3. Adaptive Optimization
In many cases, having more context or runtime information enables more targeted optimizations. However, such information is often only available during query execution. Therefore, we must dynamically adjust execution strategies based on runtime context, a technique known as adaptive optimization. The example below illustrates how we dynamically select Join runtime filters based on selectivity. There are three key principles:
- If a filter eliminates almost no data, we do not select it.
- If a filter eliminates nearly all data, we retain only one such filter.
- We keep at most three effective filters.

4. SIMD Optimization
As shown below, StarRocks makes extensive use of SIMD instructions across operators and expressions to improve performance.

5. Low-Level C++ Optimization
Even with identical algorithms and data structures, implementation details matter. Examples include avoiding unnecessary copies, reserving vector capacity, aggressive inlining, loop optimizations, and compile-time evaluation.
6. Memory Management Optimization
Larger batch sizes increase memory allocation pressure. We introduced a Column Pool to reuse column memory, significantly improving performance. For example, optimizing memory allocation in an HLL aggregation function, by switching to block-based allocation and reuse, improved performance by 5×.

7. CPU Cache Optimization
Cache misses have a profound performance impact. After SIMD optimization, workloads often shift from CPU-bound to memory-bound. As performance improves, bottlenecks tend to migrate.
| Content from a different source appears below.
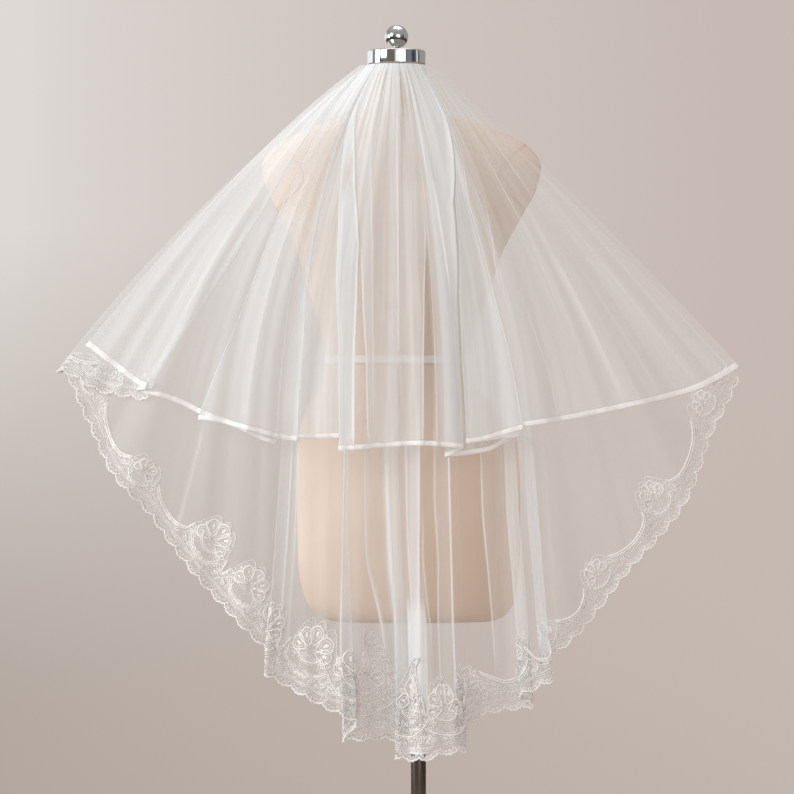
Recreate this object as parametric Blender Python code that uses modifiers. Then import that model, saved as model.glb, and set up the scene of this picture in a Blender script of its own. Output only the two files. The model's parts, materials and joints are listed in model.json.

Reflections on the StarRocks Vectorization Journey
As I deepened my understanding of CPU microarchitecture, I began to see striking parallels between CPUs and database systems. Both follow a Frontend–Backend architecture: in a CPU, the Frontend handles instruction fetch and decode while the Backend executes instructions and interacts with data; in StarRocks, the Frontend parses SQL and generates execution plans, while the Backend executes queries and communicates with storage. The more systems you study, the more these structural patterns reveal themselves.